I want the Democratic Party to shift back more towards that position, rather than becoming the new ‘Atari Democrats,’ the middle of the road types. It is because we have a capitalistic system, that we need government to play those roles.”

Although there were some rumors, that this might be Mitchell’s last hurrah, he said that he was taking it one term at a time. He also made it clear, that he had no interest in running for mayor of Baltimore City in ’87. (Mitchell retired in 1987.) But, he said, he knew of at least 12 Black men and women, in addition to State’s Attorney Kurt Schmoke, who were more than capable of handling that office.

(Mitchell’s instincts were right on about the popular Schmoke.

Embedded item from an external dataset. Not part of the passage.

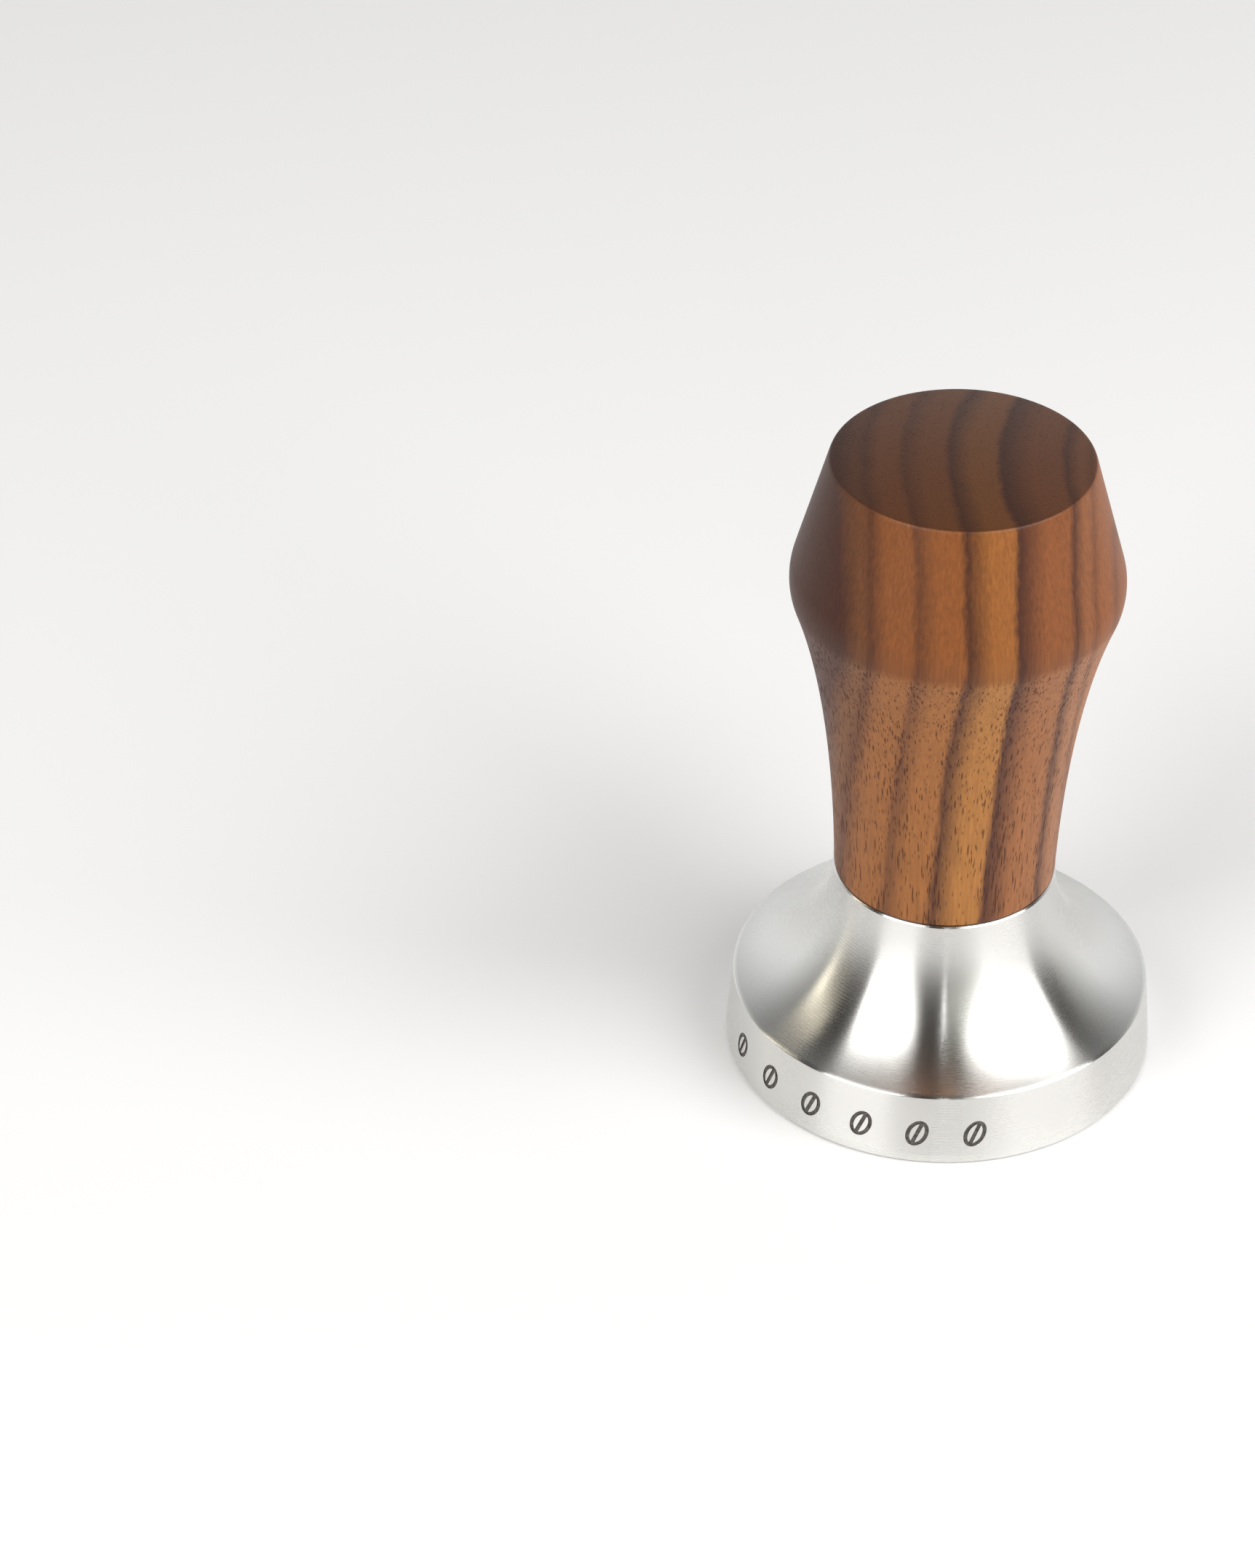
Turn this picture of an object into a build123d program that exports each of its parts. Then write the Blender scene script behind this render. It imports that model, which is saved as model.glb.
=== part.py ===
from build123d import *
import math
import os

os.makedirs("parts", exist_ok=True)

# An espresso tamper: a turned stainless base with a slim waist and a walnut handle screwed on top.
# Millimetres. The origin is the centre of the flat tamping face, +Z runs up the axis of the
# handle and -Y is the front, which the engraved marks are counted from.

# Tamping base
base_radius = 29.0  # fits a 58 mm filter basket
land_height = 1.5  # straight wall at the foot that guides the base in the basket
foot_chamfer = 0.4
rim_height = 10.75
rim_lean = 0.79  # how far the rim wall draws in between the land and its top
rim_chamfer = 0.2
neck_radius = 15.0
neck_height = 29.0
neck_chamfer = 0.2

# Engraved band: coffee beans cut into the rim wall
mark_count = 6
mark_pitch = 15.4  # degrees from one mark to the next
mark_centre = -31.5  # degrees from the front to the middle of the row
mark_height = 4.2
mark_width = 2.9
mark_line = 0.55
mark_tilt = 22.0
mark_depth = 0.15
mark_level = 4.9  # height of the marks' centres above the tamping face

# Machine thread that joins the handle to the base, M8 x 1.25
thread_pitch = 1.25
thread_crest_radius = 3.95
thread_depth_ratio = 0.56  # of the pitch
thread_crest_ratio = 0.125  # flat crest, of the pitch
thread_root_radius = thread_crest_radius - thread_depth_ratio * thread_pitch
thread_crest_width = thread_crest_ratio * thread_pitch
thread_gap = 0.1  # between a screw and its nut, measured square to the faces
flank_angle = 30.0

# Tapped hole in the base
tapped_depth = 12.0  # from the neck's top face
mouth_depth = 1.0
mouth_gap = 0.3
drill_run_out = 4.0  # of the drilled hole beyond the tapped length
drill_depth = tapped_depth + drill_run_out
drill_point = 59.0  # half the angle of the drill's tip

# Friction washer between the neck and the wood
washer_thickness = 0.25
washer_inset = 0.45
washer_hole_gap = 0.5

# Threaded insert in the underside of the handle
insert_length = 12.0  # the coarse thread that bites in the wood
insert_pitch = 2.5
insert_wall = 1.15  # between the stud's crest and the coarse thread's root
insert_thread_depth = 1.0
insert_root_radius = thread_crest_radius + insert_wall
insert_crest_radius = insert_root_radius + insert_thread_depth
insert_crest_width = 0.25
flange_overhang = 1.4
flange_radius = insert_crest_radius + flange_overhang
flange_thickness = 1.2
flange_recess = 0.1
driver_gap = 0.05  # between the stud's crest and the flats of the driver's hexagon
driver_width = 2 * (thread_crest_radius + driver_gap)
driver_depth = 3.0
glue_gap = 0.1
pilot_depth = 3.5  # of the pilot hole beyond the insert

# Stud, a set screw with a hexagon socket in its lower end
stud_foot_gap = 1.0  # to the end of the tapped length
stud_top_gap = 0.3  # below the insert's upper end
stud_tip = 0.8
stud_tip_step = 0.1  # of the plain tips under the thread's root
socket_width = 4.0
socket_depth = 4.0
stud_reach_down = tapped_depth - stud_foot_gap  # below the neck's top face
stud_reach_up = flange_recess + flange_thickness + insert_length - stud_top_gap

# Walnut handle
handle_step = 0.17  # the steel neck stands out past the wood
handle_foot_radius = neck_radius - handle_step
handle_length = 63.44
belly_radius = 21.77
belly_level = 45.35  # height of the widest place above the handle's foot
belly_round = 9.68  # radius of the round at the belly
foot_flare = 1.7  # degrees from upright at the foot
shoulder_flare = 20.2  # degrees from upright where the waist meets the belly
crown_lean = 15.66  # degrees from upright above the belly
top_round = 0.6
top_round_ease = 0.45  # how far the round bows out towards the sharp corner
top_rise = 1.2
waist_pull_foot = 0.385  # how far each end's direction holds, as a share of the waist's height
waist_pull_belly = 0.266

# How far a cutting tool reaches past the surface that it cuts
cut_reach = 1.0

# Heights that follow from the sizes above
washer_top = neck_height + washer_thickness
handle_foot = washer_top
insert_foot = handle_foot + flange_recess
insert_top = insert_foot + flange_thickness + insert_length
stud_foot = neck_height - stud_reach_down
stud_top = handle_foot + stud_reach_up


def polar(radius, degrees):
    """A point in the plane, by its distance from the centre and its angle."""
    angle = math.radians(degrees)
    return (radius * math.cos(angle), radius * math.sin(angle))


def turned(outline):
    """A solid of revolution about Z from an outline drawn as (radius, height)."""
    return revolve(Plane.XZ * make_face(outline), Axis.Z)


def drum(radius, low, high):
    """A round bar on the axis between two heights."""
    return Pos(0, 0, low) * Cylinder(radius, high - low, align=(Align.CENTER, Align.CENTER, Align.MIN))


def hexagon_bar(width, low, high):
    """A hexagonal bar on the axis, measured across its flats."""
    return Pos(0, 0, low) * extrude(RegularPolygon(width / 2, 6, major_radius=False), high - low)


def threaded_bar(pitch, crest, root, crest_width, low, high, gap=0.0):
    """A bar with a single-start thread between two heights, grown by a gap square to its faces.
    Bars of one pitch are all in step. It is closed turn by turn and then cut square at its ends."""
    slope = math.radians(flank_angle)
    crest_width += 2 * gap * (1 - math.sin(slope)) / math.cos(slope)
    flank = (crest - root) * math.tan(slope)
    crest, root = crest + gap, root + gap
    middle = flank + crest_width / 2
    profile = [
        (root, -middle),
        (crest, flank - middle),
        (crest, flank + crest_width - middle),
        (root, 2 * flank + crest_width - middle),
        (root, pitch - middle),
    ]

    def turn(radius, start):
        return Edge.make_helix(pitch, pitch, radius, center=(0, 0, start))

    first, last = math.floor(low / pitch) - 1, math.ceil(high / pitch) + 1
    faces = []
    for number in range(first, last):
        for (r1, z1), (r2, z2) in zip(profile, profile[1:]):
            lower, upper = turn(r1, number * pitch + z1), turn(r2, number * pitch + z2)
            faces.append(Face.make_surface_from_curves(lower, upper))
    for number in (first, last):
        start = number * pitch - middle
        axis = Edge.make_line((0, 0, start), (0, 0, start + pitch))
        faces.append(Face.make_surface_from_curves(axis, turn(root, start)))
        step = [Vector(radius, 0, number * pitch + height) for radius, height in profile]
        ends = [Vector(0, 0, start), *step, Vector(0, 0, start + pitch)]
        faces.append(Face(Wire.make_polygon(ends)))
    return Solid(Shell(faces)) & drum(crest + cut_reach, low, high)


def machine_thread(low, high, gap=0.0):
    """The M8 thread, or the space that takes it."""
    sizes = thread_pitch, thread_crest_radius, thread_root_radius, thread_crest_width
    return threaded_bar(*sizes, low, high, gap)


def wood_thread(low, high, gap=0.0):
    """The coarse thread that bites in the wood, or the space that takes it."""
    sizes = insert_pitch, insert_crest_radius, insert_root_radius, insert_crest_width
    return threaded_bar(*sizes, low, high, gap)


def rim_radius(level, inset=0.0):
    """Radius of the leaning rim wall at a height, or of a surface that far under it."""
    return base_radius - rim_lean * (level - land_height) / (rim_height - land_height) - inset


def base_outline():
    """Half of the base's cut: foot, rim wall, hollow flank and neck."""
    rim_top = (rim_radius(rim_height) - rim_chamfer, rim_height)
    neck_foot = (neck_radius, neck_height - neck_chamfer)
    reach, rise = rim_top[0] - neck_foot[0], neck_foot[1] - rim_top[1]
    flank_radius = (reach**2 + rise**2) / (2 * reach)
    half_turn = math.asin(rise / flank_radius) / 2
    flank_middle = (
        neck_foot[0] + flank_radius * (1 - math.cos(half_turn)),
        neck_foot[1] - flank_radius * math.sin(half_turn),
    )
    return [
        Polyline(
            (0, 0),
            (base_radius - foot_chamfer, 0),
            (base_radius, foot_chamfer),
            (base_radius, land_height),
            (rim_radius(rim_height - rim_chamfer), rim_height - rim_chamfer),
            rim_top,
        ),
        ThreePointArc(rim_top, flank_middle, neck_foot),
        Polyline(neck_foot, (neck_radius - neck_chamfer, neck_height), (0, neck_height), (0, 0)),
    ]


def bean():
    """A coffee bean in line: an oval ring with a straight seam down its middle."""
    ring = Ellipse(mark_width / 2, mark_height / 2)
    ring -= Ellipse(mark_width / 2 - mark_line, mark_height / 2 - mark_line)
    end = (mark_height - mark_line) / 2
    seam = Line((0, -end), (0, end))
    return Rot(0, 0, -mark_tilt) * (ring + trace(seam, mark_line))


def engraving():
    """The marks as cutters: beans pushed in from outside, kept to a skin of the rim wall."""
    low, high = mark_level - mark_height, mark_level + mark_height
    outside = base_radius + cut_reach
    skin = turned(
        Polyline(
            (rim_radius(low, mark_depth), low),
            (outside, low),
            (outside, high),
            (rim_radius(high, mark_depth), high),
            close=True,
        )
    )
    first = mark_centre - mark_pitch * (mark_count - 1) / 2
    depth = outside - rim_radius(high, mark_depth) + mark_width
    cutters = []
    for number in range(mark_count):
        front = Plane(origin=(0, -outside, mark_level), x_dir=(1, 0, 0), z_dir=(0, -1, 0))
        bar = extrude(front * bean(), -depth)
        cutters.append(Rot(0, 0, first + mark_pitch * number) * bar & skin)
    return cutters


def tamper_base():
    """Stainless base, turned from bar, with the tapped hole that takes the stud."""
    base = turned(base_outline())
    tap_foot = neck_height - tapped_depth
    base -= drum(thread_crest_radius + mouth_gap, neck_height - mouth_depth, neck_height)
    base -= machine_thread(tap_foot, neck_height - mouth_depth, thread_gap)
    drill_radius = thread_root_radius + thread_gap
    drill_foot = neck_height - drill_depth
    tip = drill_radius / math.tan(math.radians(drill_point))
    base -= turned(
        Polyline(
            (0, drill_foot - tip),
            (drill_radius, drill_foot),
            (drill_radius, tap_foot),
            (0, tap_foot),
            close=True,
        )
    )
    for cutter in engraving():
        base -= cutter
    return base


def friction_washer():
    """Thin black rubber washer that keeps the handle from working loose."""
    outer = min(neck_radius - neck_chamfer, handle_foot_radius) - washer_inset
    hole = thread_crest_radius + washer_hole_gap
    return drum(outer, neck_height, washer_top) - drum(hole, neck_height, washer_top)


def stud():
    """Steel stud, threaded along its length, with plain tips and a hexagon socket below."""
    tip_radius = thread_root_radius - stud_tip_step
    screw = machine_thread(stud_foot + stud_tip, stud_top - stud_tip)
    screw += drum(tip_radius, stud_foot, stud_foot + stud_tip)
    screw += drum(tip_radius, stud_top - stud_tip, stud_top)
    return screw - hexagon_bar(socket_width, stud_foot, stud_foot + socket_depth)


def threaded_insert():
    """Brass insert: coarse thread outside for the wood, machine thread inside for the stud."""
    shank_foot = insert_foot + flange_thickness
    insert = drum(flange_radius, insert_foot, shank_foot) + wood_thread(shank_foot, insert_top)
    driver_top = insert_foot + driver_depth
    insert -= hexagon_bar(driver_width, insert_foot, driver_top)
    return insert - machine_thread(driver_top, insert_top, thread_gap)


def handle_outline():
    """Half of the handle's cut: waist, belly, leaning crown and gently domed top."""
    belly = Vector(belly_radius - belly_round, handle_foot + belly_level)

    def on_belly(degrees):
        return belly + Vector(*polar(belly_round, degrees))

    foot = Vector(handle_foot_radius, handle_foot)
    shoulder, crown = on_belly(-shoulder_flare), on_belly(crown_lean)
    rise = shoulder.Y - foot.Y
    foot_pull = Vector(*polar(waist_pull_foot * rise, 90 - foot_flare))
    belly_pull = Vector(*polar(waist_pull_belly * rise, 90 - shoulder_flare))
    top = handle_foot + handle_length
    top_radius = crown.X - (top - crown.Y) * math.tan(math.radians(crown_lean))
    edge = Vector(top_radius, top)
    round_start = edge - Vector(*polar(top_round, 90 + crown_lean))
    round_end = edge - Vector(top_round, 0)
    chord_middle = (round_start + round_end) / 2
    round_middle = chord_middle + (edge - chord_middle) * top_round_ease
    dome_radius = (round_end.X**2 + top_rise**2) / (2 * top_rise)
    half_turn = math.asin(round_end.X / dome_radius) / 2
    dome_top = Vector(0, top + top_rise)
    dome_middle = dome_top + Vector(
        dome_radius * math.sin(half_turn), -dome_radius * (1 - math.cos(half_turn))
    )
    return [
        Bezier(foot, foot + foot_pull, shoulder - belly_pull, shoulder),
        ThreePointArc(shoulder, on_belly((crown_lean - shoulder_flare) / 2), crown),
        Line(crown, round_start),
        ThreePointArc(round_start, round_middle, round_end),
        ThreePointArc(round_end, dome_middle, dome_top),
        Polyline(dome_top, (0, handle_foot), foot),
    ]


def handle():
    """Walnut handle, turned, with the pocket that the insert is glued into."""
    wood = turned(handle_outline())
    pocket_top = insert_foot + flange_thickness + glue_gap
    void_top = insert_top + glue_gap
    pilot_radius = insert_root_radius + glue_gap
    wood -= drum(flange_radius + glue_gap, handle_foot, pocket_top)
    wood -= wood_thread(pocket_top, void_top, glue_gap)
    tip = pilot_radius / math.tan(math.radians(drill_point))
    pilot = Polyline(
        (0, void_top),
        (pilot_radius, void_top),
        (pilot_radius, void_top + pilot_depth),
        (0, void_top + pilot_depth + tip),
        close=True,
    )
    return wood - turned(pilot)


for node, shape in (
    ("tamper_base", tamper_base()),
    ("friction_washer", friction_washer()),
    ("stud", stud()),
    ("threaded_insert", threaded_insert()),
    ("handle", handle()),
):
    export_step(shape, f"parts/{node}.step")
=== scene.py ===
import math

import bmesh
import bpy
from mathutils import Matrix, Vector


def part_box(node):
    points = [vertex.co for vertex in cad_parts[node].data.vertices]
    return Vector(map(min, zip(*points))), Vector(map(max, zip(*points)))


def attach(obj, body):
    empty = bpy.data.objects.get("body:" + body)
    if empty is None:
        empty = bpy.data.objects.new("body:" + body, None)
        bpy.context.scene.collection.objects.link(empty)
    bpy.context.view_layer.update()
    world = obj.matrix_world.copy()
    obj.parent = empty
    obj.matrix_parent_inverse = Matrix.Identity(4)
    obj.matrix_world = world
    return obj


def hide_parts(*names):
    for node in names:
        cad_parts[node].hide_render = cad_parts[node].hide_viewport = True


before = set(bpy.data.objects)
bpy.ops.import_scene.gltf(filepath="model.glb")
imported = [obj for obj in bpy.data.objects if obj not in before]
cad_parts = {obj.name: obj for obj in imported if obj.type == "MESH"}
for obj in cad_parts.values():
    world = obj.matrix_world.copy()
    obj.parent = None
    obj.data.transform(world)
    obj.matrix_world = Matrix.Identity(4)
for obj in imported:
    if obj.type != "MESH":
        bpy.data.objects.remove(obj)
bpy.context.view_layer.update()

MM = 0.001

# ------------------------------------------------------------------ Tamping base
# One piece of 304 stainless steel, turned from bar: flat face, short rim wall, hollow flank and
# slim neck. The flank is polished on the lathe, so fine tool lines run round it, and the rim wall
# is left satin. The neck is drilled and tapped from above for the stud.
base_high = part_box("tamper_base")[1]
base_radius = base_high.x
neck_height = base_high.z
neck_radius = 15.0 * MM
neck_chamfer = 0.2 * MM
land_height = 1.5 * MM
foot_chamfer = 0.4 * MM
rim_height = 10.75 * MM
rim_lean = 0.79 * MM
rim_chamfer = 0.2 * MM
mouth_radius = 4.25 * MM
mouth_depth = 1.0 * MM
tapped_radius = 4.05 * MM
tapped_depth = 12.0 * MM
drilled_radius = 3.35 * MM
drilled_depth = 16.0 * MM
drill_point = 59.0  # half the angle of the drill's tip
edge_break = 0.08 * MM
bore_edge_break = 0.05 * MM
base_steps = 400
flank_steps = 56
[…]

He went on to served two terms as mayor of Baltimore from 1987-1999. In May 2014, Schmoke was appointed the President of my alma mater, the University of Baltimore.)

Mitchell said that he is astounded that he is now the fourth-ranking member of the House’s powerful Banking Committee. “I have enough support from the members and I know that if anything happens, I would be considered for the Committee’s chairmanship.” And then with a big belly laugh, he concluded,”Of course, the House would probably want to abolish the Committee!”


From my perspective, (his friends called him “PJ”), Parren has never received the rightful acclaim that he so richly deserved in his own community for his long, faithful and skill-filled service. I am continuously puzzled by that fact. Although the U. of Maryland, at College Park, has honored Parren’s memory by naming a building after him, when is the city of his birth – Baltimore – going to follow suit?